Curiously, Ron Howard directed the film, stepping down from his A-list throne for a low-grade relationship comedy between award-hungry projects. He reverts to a style not implemented since the early part of his career, with titles like Splash and later EdTV. And just when Cinderella Man and Frost/Nixon showed so much promise. He’s a hit-or-miss filmmaker with more misses than hits, and with any luck, The Dilemma will send moviegoers perusing Howard’s filmography, where they’ll find a list of disappointments directed without much personal style to speak of. Howard’s overrated stature has gone on long enough; the film community’s love of his work remains inexplicable, at least from a critical point of view. But this is a minority opinion, as America seems to love bland filmmaking more and more.

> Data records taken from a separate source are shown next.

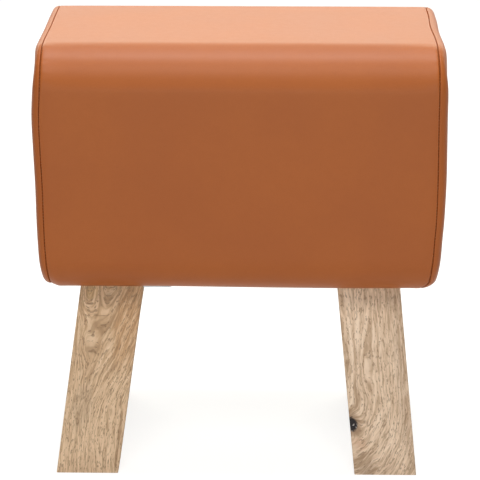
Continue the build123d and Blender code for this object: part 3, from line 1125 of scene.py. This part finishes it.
def floor_finish():
    """White paper that shows white and keeps the bench's shadow."""
    paper = Finish("white_paper")
    lit = paper.node("ShaderNodeBsdfDiffuse", inputs={"Color": (0.72, 0.72, 0.72, 1.0)})
    shown = paper.node("ShaderNodeBsdfDiffuse", inputs={"Color": (0.4, 0.4, 0.4, 1.0)})
    light = {"Color": (1.0, 1.0, 1.0, 1.0), "Strength": 0.78}
    white = paper.node("ShaderNodeEmission", inputs=light)
    shown = paper.node("ShaderNodeAddShader", inputs={0: shown, 1: white})
    mixed = paper.node("ShaderNodeMixShader", inputs={0: seen_directly(paper), 1: lit, 2: shown})
    paper.node("ShaderNodeOutputMaterial", inputs={"Surface": mixed})
    return paper.material


def studio_world(strength):
    """A white room that shows white and gives a soft light."""
    world = bpy.data.worlds.new("studio")
    world.use_nodes = True
    bpy.context.scene.world = world
    room = Finish("studio", world.node_tree)
    white = (1.0, 1.0, 1.0, 1.0)
    lit = room.node("ShaderNodeBackground", inputs={"Color": white, "Strength": strength})
    shown = room.node("ShaderNodeBackground", inputs={"Color": white, "Strength": 1.0})
    mixed = room.node("ShaderNodeMixShader", inputs={0: seen_directly(room), 1: lit, 2: shown})
    room.node("ShaderNodeOutputWorld", inputs={"Surface": mixed})


def soft_lamp(name, place, target, width, height, radiance, tint=(1.0, 1.0, 1.0)):
    """A soft panel of light that shines from a place at a target."""
    light = bpy.data.lights.new(name, "AREA")
    light.color = tint
    light.shape = "RECTANGLE"
    light.size = width
    light.size_y = height
    light.energy = radiance * math.pi * width * height
    lamp = bpy.data.objects.new(name, light)
    lamp.location = place
    lamp.rotation_euler = (Vector(target) - Vector(place)).to_track_quat("-Z", "Y").to_euler()
    lamp.visible_camera = False
    bpy.context.scene.collection.objects.link(lamp)


floor = plain_plane("floor", 16.0, -0.2 * MM)
floor.data.materials.append(floor_finish())
studio_world(0.1)
soft_lamp("above", (0, 0, 2.6), (0, 0, 0.4), 1.4, 0.6, 13.4)
soft_lamp("front", (0, -1.5, 2.2), (0, 0, 0.4), 1.4, 0.6, 8.7)
soft_lamp("low_front", (0, -3.0, 0.42), (0, 0, 0.15), 2.4, 0.8, 3.4)
soft_lamp("behind", (0, 0.8, 2.5), (0, 0, 0.4), 1.6, 0.8, 2.8)
soft_lamp("low_behind", (0, 2.2, 1.5), (0, 0, 0.45), 5.0, 0.7, 4.1, (1.0, 1.0, 0.8))

camera_data = bpy.data.cameras.new("camera")
camera_data.sensor_width = 36.0
camera_data.lens = 158.08
camera = bpy.data.objects.new("camera", camera_data)
camera.location = (38.67 * MM, -2334.2 * MM, 1034.16 * MM)
camera.rotation_euler = (math.radians(71.27), 0, math.radians(0.997))
bpy.context.scene.collection.objects.link(camera)
bpy.context.scene.camera = camera
bpy.context.scene.view_settings.view_transform = "Standard"
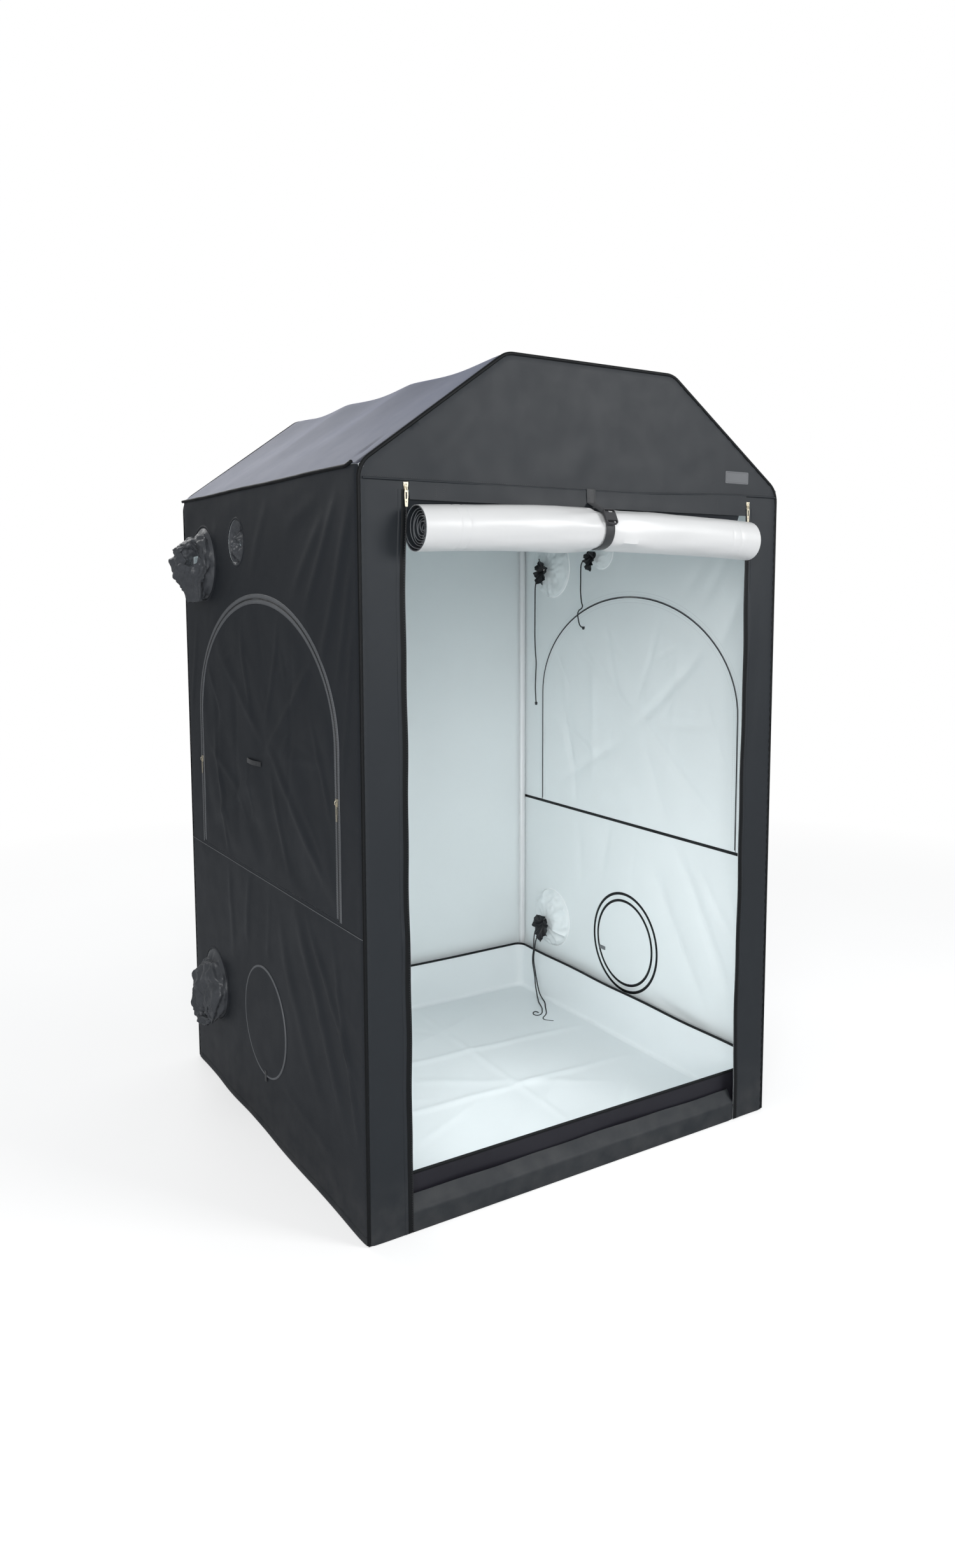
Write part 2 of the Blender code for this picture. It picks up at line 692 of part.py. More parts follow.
def spill_tray(lining):
    """The waterproof basin inside the tubes, with a lower lip at the doorway."""
    reach_x = FRAME_X - TUBE_RADIUS - GAP
    reach_y = FRAME_Y - TUBE_RADIUS - GAP
    low = CLOTH + GAP
    floor = low + CLOTH

    def block(name, inset, bottom, top):
        x, y = reach_x - inset, reach_y - inset
        corners = ((-x, -y), (x, -y), (x, y), (-x, y))
        sizes = (TRAY_ROUND - inset,) * len(corners)
        slab = plate(name, rounded(corners, sizes), (), top - bottom, lining)
        slab.location = (0, 0, (bottom + top) / 2)
        return as_mesh(slab)

    tray = block("spill_tray", 0, low, TRAY_HEIGHT)
    hollow = block("hollow", CLOTH, floor, TRAY_HEIGHT + OVERRUN)
    tray = combine(tray, [hollow], "DIFFERENCE")
    bpy.ops.mesh.primitive_cube_add(size=1)
    notch = bpy.context.active_object
    notch.name = "notch"
    notch.dimensions = (2 * (reach_x - TRAY_ROUND), 2 * TRAY_ROUND, 2 * (TRAY_HEIGHT - TRAY_LIP))
    notch.location = (0, -reach_y, TRAY_HEIGHT)
    return combine(tray, [notch], "DIFFERENCE")


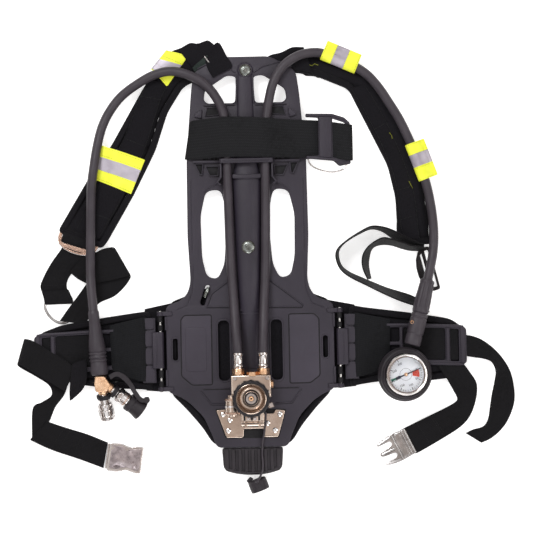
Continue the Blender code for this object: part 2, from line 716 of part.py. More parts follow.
# ---------------------------------------------------------------------- hoses
LEFT_HOSE_ROUTE = [(-17.5, -2.2, 42), (-18.5, 12, 42), (-20, 30, 39), (-22, 71, 29.5),
                   (-25, 127, CHANNEL_Z), (-26, 183, CHANNEL_Z), (-27, 239, CHANNEL_Z),
                   (-28, 302, CHANNEL_Z), (-30.5, 331, CHANNEL_Z), (-40, 354, CHANNEL_Z),
                   (-56, 374, 25.5), (-78, 387, 25.5), (-102, 393, 24.5), (-126, 389, 22),
                   (-150, 377, 18), (-174, 360, 14), (-191, 339, 13), (-202, 317, 15),
                   (-209, 291, 18), (-214, 262, 22), (-218, 234, 23), (-219.5, 205, 22),
                   (-221, 158, 21.5), (-222, 117, 22), (-221, 89, 26.5), (-218.5, 58.8, 31)]
RIGHT_HOSE_ROUTE = [(17.5, -2.2, 42), (18, 12, 42), (19, 30, 39), (21, 70, 29.5),
                    (23.5, 112, CHANNEL_Z), (25, 168, CHANNEL_Z), (26, 224, CHANNEL_Z),
                    (27, 301, CHANNEL_Z), (30, 330, CHANNEL_Z), (34, 352, CHANNEL_Z),
                    (39, 371, CHANNEL_Z), (47, 387, 25.3), (59, 401, 25), (78, 412, 23),
                    (101, 415.5, PAD_HOSE_Z + 0.6), (119, 411, PAD_HOSE_Z + 0.4),
                    (137, 403, PAD_HOSE_Z + 0.4), (155, 394.5, PAD_HOSE_Z + 0.3),
                    (173, 382, PAD_HOSE_Z + 0.1), (189, 363, PAD_HOSE_Z),
                    (203, 341, PAD_HOSE_Z), (216, 319, PAD_HOSE_Z), (228, 293, PAD_HOSE_Z),
                    (241, 261, PAD_HOSE_Z), (252, 227, PAD_HOSE_Z), (258.5, 192, PAD_HOSE_Z),
                    (261, 160, PAD_HOSE_Z + 0.5), (259.5, 134, 22), (255.5, 114, 26),
                    (250.6, 94, 29.5)]


def hoses(rubber):
    finish(tube("supply_hose", evenly_spaced(LEFT_HOSE_ROUTE, HOSE_SPACING), HOSE_RADIUS), rubber)
    finish(tube("gauge_hose", evenly_spaced(RIGHT_HOSE_ROUTE, HOSE_SPACING), HOSE_RADIUS), rubber)


def along(name, profile, start, end, steps=20):
    """A turned piece whose height 0 is at start and whose top points to end."""
    piece = turned(name, profile, steps)
    return place(piece, start, Vector(end) - Vector(start))


def hose_sleeves(rubber):
    supply = [(0, 88), (9.5, 88), (12.5, 85), (12.5, 70), (10.8, 68), (10.8, 55), (10.4, 51),
              (7.6, 3), (7.6, 0), (0, 0)]
    finish(along("supply_hose_sleeve", supply, (-218.4, 57.5, 31.1), (-211.5, -31, 31.1)), rubber)
    gauge = [(0, 46), (11.8, 46), (11.8, 40), (9.0, 6), (8.6, 0), (0, 0)]
    finish(along("gauge_hose_sleeve", gauge, (250.2, 92.6, 29.9), (238.4, 47, 32.4)), rubber)


def whistle(rubber):
    profile = [(0, 45), (11.0, 45), (12.6, 42), (12.6, 3), (11.5, 0), (0, 0)]
    return finish(along("whistle", profile, (237.9, 44.9, 32.5), (225.5, 0.5, 36.5)), rubber)


# ------------------------------------------------------------- quick couplings
def manifold(metal):
    """Brass piece that splits the supply between two quick couplings."""
    hub = turned("manifold", [(0, 8.5), (6, 6), (8.5, 0), (6, -6), (0, -8.5)], 16)
    place(hub, MANIFOLD_HUB)
    centre = Vector(MANIFOLD_HUB)
    fuse(hub, rod("manifold_inlet", 6.5, (-210.6, -33.0, 30.3), centre))
    for number, direction in enumerate((COUPLING_DIRECTION, BRANCH_DIRECTION)):
        outlet = centre + Vector(direction).normalized() * (COUPLING_OFFSET - GAP)
        fuse(hub, rod("manifold_outlet_" + str(number), 5.5, centre, outlet))
    return finish(hub, metal)


def couplings(metal, steel, rubber):
    def on_outlet(name, profile, direction, material, steps=20):
        way = Vector(direction).normalized()
        base = Vector(MANIFOLD_HUB) + way * COUPLING_OFFSET
        finish(along(name, profile, base, base + way, steps), material)

    body = [(0, 12), (4.6, 12), (4.6, 37), (7.8, 37), (7.8, 7), (6.5, 6), (6.5, 0), (0, 0)]
    on_outlet("supply_coupling", body, COUPLING_DIRECTION, metal)
    sleeve = [(8.1, 14.0), (8.1, 37.5), (10.2, 37.5), (11.2, 36), (11.2, 17), (9.6, 14.0)]
    on_outlet("coupling_sleeve", sleeve, COUPLING_DIRECTION, steel)
    poppet = [(0, 31), (2.6, 31), (4.2, 28), (4.2, 18), (0, 18)]
    on_outlet("coupling_poppet", poppet, COUPLING_DIRECTION, steel, 16)
    branch = [(0, 42), (7.5, 42), (7.5, 28), (9.8, 27), (9.8, 12), (6.5, 10), (6.5, 0), (0, 0)]
    on_outlet("branch_coupling", branch, BRANCH_DIRECTION, metal)
    cap = [(0, 53), (13.2, 53), (14.6, 50), (14.6, 29), (8.2, 29), (8.2, 43.5), (0, 43.5)]
    on_outlet("coupling_cap", cap, BRANCH_DIRECTION, rubber)


def cap_tether(rubber):
    edges = [((-197.5, -31, 34), (-194.5, -37, 34)), ((-187, -26, 33), (-187, -33, 33)),
             ((-175, -30, 32), (-179, -36, 32)), ((-165, -42, 31.5), (-171, -45, 31.5)),
             ((-158, -55, 32.5), (-164, -58, 32.5)), ((-150, -64, 33), (-154, -69, 33)),
             ((-143, -62, 31), (-145, -68, 31))]
    return finish(strap("cap_tether", edges, 1.6), rubber, False)


# ---------------------------------------------------------------------- gauge
def gauge(rubber, metal, dial, needle, glass):
    tilt = bpy.data.objects.new("gauge_axis", None)
    PARTS.objects.link(tilt)
    tilt.location = metres(GAUGE_BASE)
    tilt.rotation_euler = (0.0, math.radians(GAUGE_TILT), 0.0)
    boot = [(0, 5), (29.6, 5), (29.6, 30), (33, 32), (36.5, 29), (38, 21), (37.5, 12), (35, 4),
            (31, 0), (0, 0)]
    finish(turned("gauge_boot", boot, 32, tilt), rubber)
    case = [(0, 9), (24, 9), (24, 24), (25.8, 24), (25.8, 33), (24.2, 34.5), (24.2, 36),
            (26.5, 37.2), (29.2, 35), (29.2, 5.4), (0, 5.4)]
    finish(turned("gauge_case", case, 32, tilt), metal)
    face = [(1.2, 25.4), (25.4, 25.4), (25.4, 24.4), (1.2, 24.4)]
    finish(turned("gauge_dial", face, 32, tilt), dial)
    lens = [(0, 33.6), (18, 33.2), (25.4, 32.2), (25.4, 31.0), (0, 31.0)]
    finish(turned("gauge_lens", lens, 32, tilt), glass)
    pointer = slab("gauge_needle", [(-15, -1.6), (-9, -2.2), (-8, -0.9), (21, -0.4), (21, 0.4),
                                    (-8, 0.9), (-9, 2.2), (-15, 1.6)], 26.6, 27.4)
    pointer.parent = tilt
    pointer.rotation_euler = (0.0, 0.0, math.radians(22))
    hub = turned("needle_hub", [(0, 28.6), (2.2, 28.4), (2.4, 26.4), (0.8, 26.2), (0.8, 18),
                                (0, 18)], 12, tilt)
    fuse(pointer, hub)
    finish(pointer, needle)


def build():
    finishes = {name: make_material(name) for name in FINISHES}
    plastic = finishes["plate_plastic"]
    fabric = finishes["pad_fabric"]
    webbing = finishes["webbing"]
    chrome = finishes["chrome"]
    steel = finishes["steel"]
    brass = finishes["brass"]
    hose_rubber = finishes["hose_rubber"]
    black_rubber = finishes["black_rubber"]

    backplate(plastic)
    hinge_pins(steel)
    bumper_foot(black_rubber)
    lumbar_pad(fabric)

    shoulder_pads(fabric)
    reflective_bands(finishes["reflective_tape"])
    slider_buckle("left_slider_buckle", brass, (-238, 152), -23, 7.5)
    slider_buckle("right_slider_buckle", brass, (251, 107), -76, 1.0)
    left_pull_strap(webbing)
    left_lower_webbing(webbing)
    right_lower_webbing(webbing)
    right_pull_strap(webbing)
    pull_ring(chrome)

    wing_plate(-1, "left_wing_plate", plastic)
    wing_plate(1, "right_wing_plate", plastic)
    belt_frame(-1, "left_belt_frame", plastic)
    belt_frame(1, "right_belt_frame", plastic)
    wing_pads(fabric)
    left_belt_strap(webbing)
    right_belt_strap(webbing)
    belt_tail(webbing)
    female_buckle(chrome)
    male_buckle(chrome)

    cylinder_strap(webbing)
    strap_lever(plastic)
    strap_bail(steel)

    reducer_bracket(chrome)
    reducer_body(brass)
    reducer_piston(brass)
    reducer_spring(steel)
    hose_ferrule("supply_ferrule", chrome, -1)
    hose_ferrule("gauge_ferrule", chrome, 1)
    handwheel(black_rubber)
    connector(chrome)
    relief_valve(chrome)
    lanyard(black_rubber)
    dust_cap(black_rubber)

    hoses(hose_rubber)
    hose_sleeves(hose_rubber)
    whistle(hose_rubber)
    manifold(brass)
    couplings(chrome, steel, black_rubber)
    cap_tether(black_rubber)
    gauge(black_rubber, chrome, finishes["dial_white"], finishes["needle_black"],
          finishes["glass"])


build()
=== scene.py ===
"""The looks of a breathing apparatus carrying set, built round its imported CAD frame.

Lengths in the shape code are millimetres in the frame's own axes: +X to the right seen
from the cylinder side, +Y up the backplate, +Z away from the wearer.
"""
import math

import bmesh
import bpy
from mathutils import Matrix, Vector, noise


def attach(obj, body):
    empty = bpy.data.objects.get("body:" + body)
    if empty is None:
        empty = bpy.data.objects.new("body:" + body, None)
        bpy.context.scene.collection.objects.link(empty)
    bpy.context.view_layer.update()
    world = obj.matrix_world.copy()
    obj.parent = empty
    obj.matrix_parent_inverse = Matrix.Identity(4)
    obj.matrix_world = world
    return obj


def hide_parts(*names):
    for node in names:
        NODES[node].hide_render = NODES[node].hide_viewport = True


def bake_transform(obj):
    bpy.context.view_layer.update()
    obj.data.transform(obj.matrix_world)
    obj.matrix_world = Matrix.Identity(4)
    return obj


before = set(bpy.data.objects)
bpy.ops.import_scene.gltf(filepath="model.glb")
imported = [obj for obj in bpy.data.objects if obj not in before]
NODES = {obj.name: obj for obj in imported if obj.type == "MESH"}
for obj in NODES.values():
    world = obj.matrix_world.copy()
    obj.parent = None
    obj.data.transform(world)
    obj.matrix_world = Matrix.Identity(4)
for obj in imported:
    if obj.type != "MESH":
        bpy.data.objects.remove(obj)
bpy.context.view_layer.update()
SCENE = bpy.context.scene
MM = 0.001
UP = (0, 0, 1)
PLATE_TOP = 18.3
PAD_TOP = 13.0
HINGE_X, HINGE_Z = 126.0, 18.0
HOSE_RADIUS = 6.5
LANYARD_RADIUS = 1.5
CHANNEL_Z = PLATE_TOP + 0.8 + HOSE_RADIUS
PAD_HOSE_Z = PAD_TOP + 0.3 + HOSE_RADIUS


# ---------------------------------------------------------------- camera and light
def camera_over(centre, roll, distance, lens):
    data = bpy.data.cameras.new("camera")
    data.lens = lens
    data.sensor_width = 36.0
    data.clip_end = 20.0
    camera = bpy.data.objects.new("camera", data)
    SCENE.collection.objects.link(camera)
    camera.location = (centre[0] * MM, centre[1] * MM, (centre[2] + distance) * MM)
    camera.rotation_euler = (0.0, 0.0, math.radians(roll))
    SCENE.camera = camera


def area_light(name, location, target, size, power, colour=(1.0, 1.0, 1.0)):
    data = bpy.data.lights.new(name, "AREA")
    data.shape = "RECTANGLE"
    data.size, data.size_y = size
    data.energy = power
    data.color = colour
    lamp = bpy.data.objects.new(name, data)
    SCENE.collection.objects.link(lamp)
    lamp.location = location
    lamp.rotation_euler = (Vector(target) - Vector(location)).to_track_quat("-Z", "Y").to_euler()


camera_over((25.1, 116.4, 30.0), -1.26, 3109.0, 150.0)
area_light("key", (-0.9, 1.5, 2.2), (0.0, 0.1, 0.0), (0.8, 0.8), 34.0)
area_light("fill", (1.7, -0.3, 1.8), (0.0, 0.1, 0.0), (0.9, 0.9), 12.0, (1.0, 0.97, 0.95))
area_light("front", (0.1, -1.7, 1.3), (0.0, 0.0, 0.0), (1.2, 0.4), 9.0, (0.97, 0.98, 1.0))


# ---------------------------------------------------------------------- materials
def node(tree, kind, inputs=(), **settings):
    """A shader node whose inputs are links or plain values."""
    made = tree.nodes.new(kind)
    for key, value in settings.items():
        setattr(made, key, value)
    for socket, value in dict(inputs).items():
        if isinstance(value, bpy.types.NodeSocket):
            tree.links.new(value, made.inputs[socket])
        else:
            made.inputs[socket].default_value = value
    return made


def maths(tree, operation, first, second=0.0):
    """The output of a maths node."""
    return node(tree, "ShaderNodeMath", {0: first, 1: second}, operation=operation).outputs[0]


def spread(tree, value, low, high):
    """The value from 0 to 1 moved to low to high."""
    made = node(tree, "ShaderNodeMapRange", {"Value": value, "To Min": low, "To Max": high})
    return made.outputs["Result"]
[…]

There’s plenty bland about the screenplay by Alan Loeb, writer of The Switch and Wall Street: Money Never Sleeps. Loeb keeps the majority of characters and their relationship troubles feeling real; this is most true with Geneva’s conniving duplicity, which Ryder plays to effective degrees of despicable. Vaughn, playing to expectations, deviates from the script for a number of his trademarked rants (there’s an excruciating speech at a wedding anniversary party that will have you cringing from its social faux pas). The most baffling aspect of the story, however, must be co-adulterer Zip, played by “hunk” Channing Tatum. The tattooed punk shows up among these comparatively “normal” people with his drugs and guns and makes us wonder, Why is he in this movie? There’s no reasonable explanation for why Tatum’s character is such an oddball, except maybe the filmmakers thought everyone else was too predictable. They would be right.

You might also wonder what Oscar-winners Connelly and Queen Latifa are doing in The Dilemma. Connelly doesn’t do much at all except play the at-first-suspicious-then-later apologetic-but-“always there” girlfriend. Latifa has a token role as Ronny and Nick’s filthy-mouthed contact at Chrysler (buy Chrysler cars, by the way—the movie wants you too, so bad) and embarrasses herself in the process. Everyone seems miscast in a movie that could work, perhaps even well, if the director knew where to trim the fat. Loeb’s script occasionally touches a chord, but at two hours, Howard’s refusal to delete even one pointless subplot (there are many) taxes the viewer after the third or fourth change in tone. When it’s all over, the viewer has trouble making sense of why some scenes were included or how the dilemma was resolved. Question is, does it matter?